The BAMPFA’s 25-title slice of the SFFILM Festival also includes: Midnight Traveler, filmmaker Hassan Fazili’s truly epic documentary account of his family’s three-year journey out of Afghanistan to the European Union — through at least seven countries and dozens of obstacles and setbacks (drug smugglers, police, human traffickers, intolerant locals) — entirely shot on two mobile phones; the eerie Argentine drama Rojo by writer-director Benjamin Naishtat, in which a provincial family is swept up in an undercurrent of suspicion and violence during the time of the desaparecidos in 1975; experimental animator Jodie Mack’s 16 mm tone poem The Grand Bizarre, the epitome of a challenging film festival study of texture and montage, starring an hour-long parade of fabrics; and, maybe this year’s most recondite fest discovery, Lapü, by César Alejandro Jaimes and Juan Pablo Polanco, the true-life story of a native woman’s efforts to unearth and rebury the corpse of her deceased cousin in order to placate the loved one’s soul. It’s presented as it happened in rural Colombia, with dialogue in the Wayuú dialect. Midnight Traveler screens at BAMPFA on April 19; Rojo on April 14; The Grand Bizarre and Lapü on April 13.

Confidential to SFFILM: Why is it that the “State of Cinema Address” by Boots Riley, the Oakland-identified creator of last year’s marvelous satire Sorry to Bother You, is taking place in San Francisco instead of his hometown? Is it because Riley received a leg up from the non-profit SFFILM Makers org and they want to promote him on their own turf? Not exactly, says SFFILM’s Director of Programming Rachel Rosen. The floor plan of the Victoria Theatre in SF’s Mission district — where Riley appears in person April 13 to talk about the current cultural scene and what it all means — is more conducive to interactive conversations such as the State of Cinema talk.
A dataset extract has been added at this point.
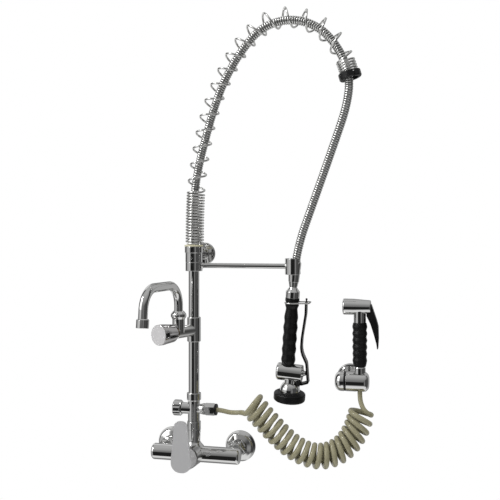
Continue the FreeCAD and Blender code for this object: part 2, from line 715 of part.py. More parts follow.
def spring():
    """Right-handed coil round the hose: close turns at both ends, open ones over the bow."""
    pieces = spring_route()
    turns = sum(count for count, pitch in SPRING_TURNS)
    points = []
    for i in range(round(turns * POINTS_PER_TURN) + 1):
        centre, direction = station(pieces, spring_along(i / POINTS_PER_TURN))
        crown = (centre.z - CROWN_Z[0]) / (CROWN_Z[1] - CROWN_Z[0])
        reach = SPRING_MEAN_R + CROWN_SWELL * min(max(crown, 0), 1)
        reach /= math.cos(math.pi / POINTS_PER_TURN)
        angle = 2 * math.pi * (i / POINTS_PER_TURN + SPRING_START_TURN)
        across = INTO_WALL.cross(direction)
        points.append(centre + across * (reach * math.cos(angle)) + INTO_WALL * (reach * math.sin(angle)))
    return swept(rounded_route(points), WIRE_R)


def end_ring_place():
    turns = sum(count for count, pitch in SPRING_TURNS)
    return station(spring_route(), spring_along(turns) - 5.8)


def spring_end_ring():
    """Thick slit ring that closes the spring; its last turn sits in a seat in the ring."""
    place, direction = end_ring_place()
    ring = turned([
        (14.5, 8.0), (14.5, END_RING_LENGTH), (20.6, END_RING_LENGTH, 1.0), (END_RING_R, 11.5, 1.0),
        (END_RING_R, 0, 1.0), (19.8, 0), (19.8, 8.0),
    ])
    slit = Part.makeBox(30, END_RING_SLOT, 20, V(0, -END_RING_SLOT / 2, -2)).rotated(V(0, 0, 0), UP, -117)
    return aim(ring.cut(slit), place, direction, LEFT)


def main_hose():
    pieces = rounded_route(hose_points())
    hose = swept(pieces, HOSE_R)
    report_tube("main_hose", pieces, HOSE_R, hose)
    return hose


# Spray gun, drawn upright about its own axis with heights counted down from the hook

def gun_down():
    side, back = math.radians(GUN_LEAN_SIDE), math.radians(GUN_LEAN_BACK)
    return V(-math.sin(side) * math.cos(back), math.sin(back), -math.cos(side) * math.cos(back))


def down_the_gun(distance):
    return GUN_AT + gun_down() * distance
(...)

And besides, Rosen said, the nationally known Riley belongs to everyone, not just folks in the East Bay. Oh.

What would a film festival be without movie stars? Actors Laura Dern, Laura Linney, and John C. Reilly all are scheduled to drop by the festival in person. Dern brings along her 2018 effort Trial by Fire (directed by Edward Zwick), on April 14 at the Castro. Linney visits SFMOMA on April 11 for a showing of her 2007 starrer, The Savages, directed by Tamara Jenkins and costarring the late Philip Seymour Hoffman. As for Reilly, his April 12 on-stage conversation at the Castro coincides with a screening of last year’s eccentric western The Sisters Brothers. At SFFILM, directors are stars in their own right. Witness the April 11 appearance of filmmaker and SFFILM favorite Claire Denis, screening her new one, the alt-outer-space pic High Life, at the Victoria.
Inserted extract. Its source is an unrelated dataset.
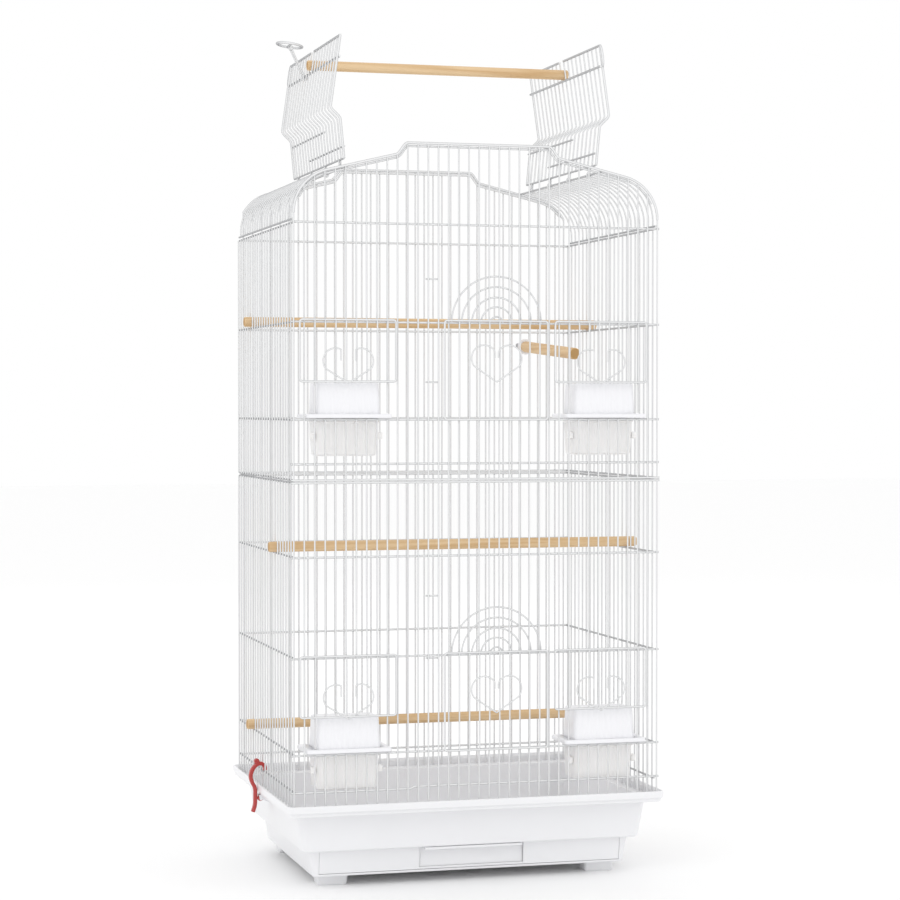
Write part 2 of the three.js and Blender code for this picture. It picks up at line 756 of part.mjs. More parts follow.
function washer(diameter) {
  const [r, hole, t] = [diameter / 2, bolt.hole / 2, bolt.washerThickness];
  const profile = [
    [hole, 0],
    [r, 0],
    [r, t],
    [hole, t],
    [hole, 0],
  ];
  return turned(profile, 0, 0, 0, 12);
}

function wingNut() {
  const r = bolt.nut / 2;
  const hub = plate(polygon([0, 0], r, 8, Math.PI / 8), 3.2, 0, [polygon([0, 0], bolt.hole / 2, 8, Math.PI / 8)]);
  const wing = (side) => {
    const outline = [
      [side * (r - 0.8), -1.5],
      [side * bolt.wing, -1],
      [side * bolt.wing, 5.5],
      [side * (r - 1.2), 2],
    ];
    return plate(side > 0 ? outline : outline.reverse(), 1.6, 0);
  };
  return join(hub, wing(-1), wing(1));
}

// The assembly

const birdCage = new THREE.Group();
const { wire: coated, base, hood: white, cup: smoked, wood, latch: red, steel } = finishes;

birdCage.add(piece("base_tub", baseTub(), base));
birdCage.add(piece("drawer", drawerTray(), base));

birdCage.add(piece("front_panel_lower", frontLower(), coated));
birdCage.add(piece("front_panel_upper", frontUpper(), coated));
birdCage.add(piece("back_panel_lower", backLower(), coated));
birdCage.add(piece("back_panel_upper", backUpper(), coated));

const flapPlaces = {};
for (const [name, side] of [
  ["left", -1],
  ["right", 1],
]) {
  const lowerRails = [level.bottom, level.lowerSill, level.lowerHead, level.middle];
  const upperRails = [level.upperSill, level.upperHead];
  const lower = sidePanel(side, level.barFoot, level.jointBelow, [level.jointBelow], lowerRails);
  const upper = sidePanel(side, level.jointAbove, level.shoulder, [level.jointAbove, level.shoulder], upperRails);
  birdCage.add(piece(`${name}_panel_lower`, lower, coated));
  birdCage.add(piece(`${name}_panel_upper`, upper, coated));
  birdCage.add(piece(`roof_shoulder_${name}`, shoulder(side), coated));

  const place = new THREE.Group();
  place.position.set(side * hinge.x, 0, hinge.z);
  place.rotation.y = side * THREE.MathUtils.degToRad(flap.openAngle);
  place.add(piece(`roof_flap_${name}`, roofFlap(side), coated));
  birdCage.add(place);
  flapPlaces[name] = place;

  const mirrored = piece(`rim_latch_${name}`, rimLatch(), red);
  if (side < 0) {
    mirrored.rotation.z = Math.PI;
    mirrored.position.y = 2 * latchY;
  }
  birdCage.add(mirrored);
}

const handle = piece("ring_handle", ringHandle(), coated);
handle.position.set(carrier.x, sideY(midSpace + 3), carrier.z);
flapPlaces.left.add(handle);

// The top perch lies on the two open flaps' carrier rails, between two of their bars.
const openAngle = THREE.MathUtils.degToRad(flap.openAngle);
const carrierReach = Math.hypot(carrier.x, carrier.z);
const carrierTop = hinge.z + carrierReach + wire.rail / 2;
const carrierOut = hinge.x - carrier.x * Math.cos(openAngle) + carrier.z * Math.sin(openAngle);
const topPerchLength = 2 * (carrierOut + 7);
const topPerch = piece("top_perch", dowel(topPerchLength, perch.diameter), wood);
topPerch.position.set(0, sideY(midSpace), carrierTop + wire.rail / 4 + play + perch.diameter / 2);
birdCage.add(topPerch);

const perchRest = wire.rail / 2 + play + perch.diameter / 2;
for (const [name, space, rail] of [
  ["perch_upper", sideSpaces - 5.5, level.upperHead],
  ["perch_middle", 6.5, level.middle],
  ["perch_lower", sideSpaces - 6.5, level.lowerSill],
]) {
  const mesh = piece(name, dowel(cage.width + 2 * perch.overhang, perch.diameter), wood);
  mesh.position.set(0, sideY(space), rail + perchRest);
  birdCage.add(mesh);
}

// The short perch is bolted through the back panel.
const stubX = backHalf - shortPerch.spacesIn * backStep;
const barHalf = wire.bar / 2;
const frontWasherY = half.y - barHalf - play - bolt.washerThickness;
const rearWasherY = half.y + barHalf + play;
const stub = piece("short_perch", stubPerch(), wood);
stub.position.set(stubX, frontWasherY - play - 0.5, shortPerch.height);
stub.rotation.x = THREE.MathUtils.degToRad(shortPerch.droop);
birdCage.add(stub);

const boltEnd = rearWasherY + bolt.washerThickness + play + 3.2 + play;
const shank = rod(
  [0, frontWasherY - shortPerch.hole + 3, 0],
  [0, boltEnd, 0],
  bolt.diameter,
  8,
);
const perchBolt = piece("perch_bolt", shank, steel);
perchBolt.position.set(stubX, 0, shortPerch.height);
birdCage.add(perchBolt);

const frontWasher = piece("perch_washer_front", washer(bolt.washer), white);
frontWasher.position.set(stubX, frontWasherY, shortPerch.height);
birdCage.add(frontWasher);

const rearWasher = piece("perch_washer_rear", washer(bolt.washer - 4), steel);
rearWasher.position.set(stubX, rearWasherY, shortPerch.height);
birdCage.add(rearWasher);

const nut = piece("perch_wing_nut", wingNut(), steel);
nut.position.set(stubX, rearWasherY + bolt.washerThickness + play + 1.6, shortPerch.height);
birdCage.add(nut);

// Doors and feeders, upper and lower
for (const [tier, sill, head] of [
  ["upper", level.upperSill, level.upperHead],
  ["lower", level.lowerSill, level.lowerHead],
]) {
  const aboveHood = sill + wire.rail + 3 * play + feeder.flangeThickness + feeder.hoodHeight;
  birdCage.add(piece(`centre_door_${tier}`, wireDoor(openings.centre, sill, head + door.overlap), coated));
  for (const [name, side] of [
    ["left", -1],
    ["right", 1],
  ]) {
    const shape = wireDoor(openings[name], aboveHood, head + door.overlap);
    birdCage.add(piece(`feeder_door_${tier}_${name}`, shape, coated));
    const hoodMesh = piece(`feeder_hood_${tier}_${name}`, feederHood(), white);
    hoodMesh.position.set(side * feederX, 0, sill);
    birdCage.add(hoodMesh);
    const cupMesh = piece(`feeder_cup_${tier}_${name}`, feederCup(), smoked);
    cupMesh.position.set(side * feederX, 0, sill);
    birdCage.add(cupMesh);
  }
}

export default birdCage;
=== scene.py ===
"""A wire bird cage on a moulded base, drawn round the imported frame."""

import json
import math

import bmesh
import bpy
import numpy as np
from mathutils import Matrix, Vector


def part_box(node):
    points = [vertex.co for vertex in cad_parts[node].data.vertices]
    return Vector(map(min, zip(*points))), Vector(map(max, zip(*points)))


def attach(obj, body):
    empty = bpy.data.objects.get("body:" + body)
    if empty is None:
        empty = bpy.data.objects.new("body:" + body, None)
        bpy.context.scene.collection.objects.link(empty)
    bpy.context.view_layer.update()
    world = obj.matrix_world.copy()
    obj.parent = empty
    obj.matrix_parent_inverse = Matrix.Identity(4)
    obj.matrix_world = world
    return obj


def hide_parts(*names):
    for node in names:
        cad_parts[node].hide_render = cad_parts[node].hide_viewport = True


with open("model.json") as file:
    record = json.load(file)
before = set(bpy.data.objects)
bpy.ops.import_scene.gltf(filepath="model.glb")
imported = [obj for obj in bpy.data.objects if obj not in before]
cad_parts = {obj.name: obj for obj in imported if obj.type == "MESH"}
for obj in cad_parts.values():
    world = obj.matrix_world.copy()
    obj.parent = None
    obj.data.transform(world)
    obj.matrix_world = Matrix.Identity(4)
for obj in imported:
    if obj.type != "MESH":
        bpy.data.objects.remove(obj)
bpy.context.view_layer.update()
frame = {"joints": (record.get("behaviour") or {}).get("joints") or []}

bl_info = {
    "name": "Wire Bird Cage",
    "version": (1, 0, 0),
    "blender": (4, 5, 0),
    "location": "3D View > Sidebar > Bird Cage",
    "description": "Round wires, moulded plastic, turned perches and a studio for a bird cage",
    "category": "Object",
}

UP = np.array([0.0, 0.0, 1.0])
ALONG_X = np.array([1.0, 0.0, 0.0])
ALONG_Y = np.array([0.0, 1.0, 0.0])
SIDES = {"left": -1.0, "right": 1.0}
TIERS = ("upper", "lower")


# Places taken from the frame

def low(node, axis):
    """The lower end of a node's box along an axis."""
    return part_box(node)[0][axis]


def high(node, axis):
    """The upper end of a node's box along an axis."""
    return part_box(node)[1][axis]


def joint(name):
    """The frame's joint of that name."""
    return next(j for j in frame["joints"] if j["name"] == name)


def pivot_of(name):
    """The place of a joint."""
    return np.array(joint(name)["pos_m"])


CAD_RAIL = 0.0024
HALF_X = high("front_panel_lower", 0) - CAD_RAIL / 2
HALF_Y = high("left_panel_lower", 1) - CAD_RAIL / 2
BACK_HALF = high("back_panel_lower", 0) - CAD_RAIL / 2
FRONT_SPACES = 36
SIDE_SPACES = 22
FRONT_STEP = 2 * HALF_X / FRONT_SPACES
SIDE_STEP = 2 * HALF_Y / SIDE_SPACES
BACK_STEP = 2 * BACK_HALF / FRONT_SPACES
LEVEL = {
    "foot": low("front_panel_lower", 2),
    "bottom": 0.114,
    "lower_sill": low("centre_door_lower", 2) + CAD_RAIL / 2,
    "lower_head": 0.265,
    "middle": 0.3785,
    "joint_below": high("front_panel_lower", 2) - CAD_RAIL / 2,
    "joint_above": low("front_panel_upper", 2) + CAD_RAIL / 2,
    "low": 0.4835,
    "upper_sill": low("centre_door_upper", 2) + CAD_RAIL / 2,
    "upper_head": 0.6435,
    "shoulder": high("left_panel_upper", 2) - CAD_RAIL / 2,
    "eaves": low("roof_shoulder_left", 2) + CAD_RAIL / 2,
}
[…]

Continuing the local Bay Area impulse of this year’s festival is Show Me the Picture: The Story of Jim Marshall, a U.K.-produced doc directed by Alfred George Bailey. From his home base in the city’s Cow Hollow neighborhood, photographer Marshall (1936-2010) made San Francisco and the rock-jazz-movie glory days of the Sixties and Seventies come alive for anyone who looked at his now-legendary images of such artists as Bob Dylan, Janis Joplin, Jim Morrison, Jimi Hendrix, Johnny Cash (Marshall snapped the infamous “finger” shot at San Quentin prison), John Coltrane, the Rolling Stones, etc. Marshall’s motto: “Seeing is a creative act.” Marshall occasionally had some trouble with cocaine and guns, but so did some of his most notorious subjects. Catch it at SFMOMA (April 18) or the Roxie (April 21).
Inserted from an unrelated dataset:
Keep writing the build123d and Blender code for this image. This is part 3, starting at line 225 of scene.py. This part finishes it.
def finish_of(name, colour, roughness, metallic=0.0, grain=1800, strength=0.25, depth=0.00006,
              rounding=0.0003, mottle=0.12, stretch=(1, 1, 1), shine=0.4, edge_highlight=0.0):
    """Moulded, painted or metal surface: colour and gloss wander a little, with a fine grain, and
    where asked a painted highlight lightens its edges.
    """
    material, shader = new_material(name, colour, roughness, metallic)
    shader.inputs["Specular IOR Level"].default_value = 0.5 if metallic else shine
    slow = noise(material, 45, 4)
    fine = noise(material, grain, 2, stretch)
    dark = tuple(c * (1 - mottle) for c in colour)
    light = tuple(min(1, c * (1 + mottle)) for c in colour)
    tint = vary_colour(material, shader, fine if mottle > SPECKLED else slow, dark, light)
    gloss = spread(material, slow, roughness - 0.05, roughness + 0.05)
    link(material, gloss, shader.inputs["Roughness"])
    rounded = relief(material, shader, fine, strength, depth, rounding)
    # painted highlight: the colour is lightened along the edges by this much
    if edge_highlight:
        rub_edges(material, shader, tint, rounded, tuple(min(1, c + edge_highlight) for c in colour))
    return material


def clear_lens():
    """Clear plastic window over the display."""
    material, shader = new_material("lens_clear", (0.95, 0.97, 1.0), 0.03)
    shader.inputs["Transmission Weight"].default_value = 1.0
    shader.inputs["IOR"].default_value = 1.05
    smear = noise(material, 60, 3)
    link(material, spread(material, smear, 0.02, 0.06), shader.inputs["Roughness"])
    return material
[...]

Further recommendations: Ramen Shop, director Eric Khoo’s narrative tribute to Japanese and Singaporean food (Yerba Buena Center, April 12; and Creativity, April 14); Michael Tyburski’s The Sound of Silence, with Peter Sarsgaard as a New York “house tuner” who helps urban dwellers get into the right key of life (Dolby, April 14; Roxie, April 19); the German sci-fi oddity In My Room, in which a man wakes up to find he’s (almost) the last person on earth, directed by Ulrich Köhler (BAMPFA, April 13; SFMOMA, April 14); Mothers’ Instinct, a sophisticated Belgian thriller by director Olivier Masset-Depasse (at the Victoria, April 21 and 23); and Ryûsuke Hamaguchi’s Japanese love story Asako I & II, playing April 13 (Creativity), April 17 (YBCA), and April 23 (Victoria).

The SFFILM Festival opens Wednesday, April 10, 7:00 p.m., at the Castro, with a new chapter of Armistead Maupin’s beloved Tales of the City, starring Laura Linney and Ellen Page. For up-to-the-minute schedule and info: SFFILM.org.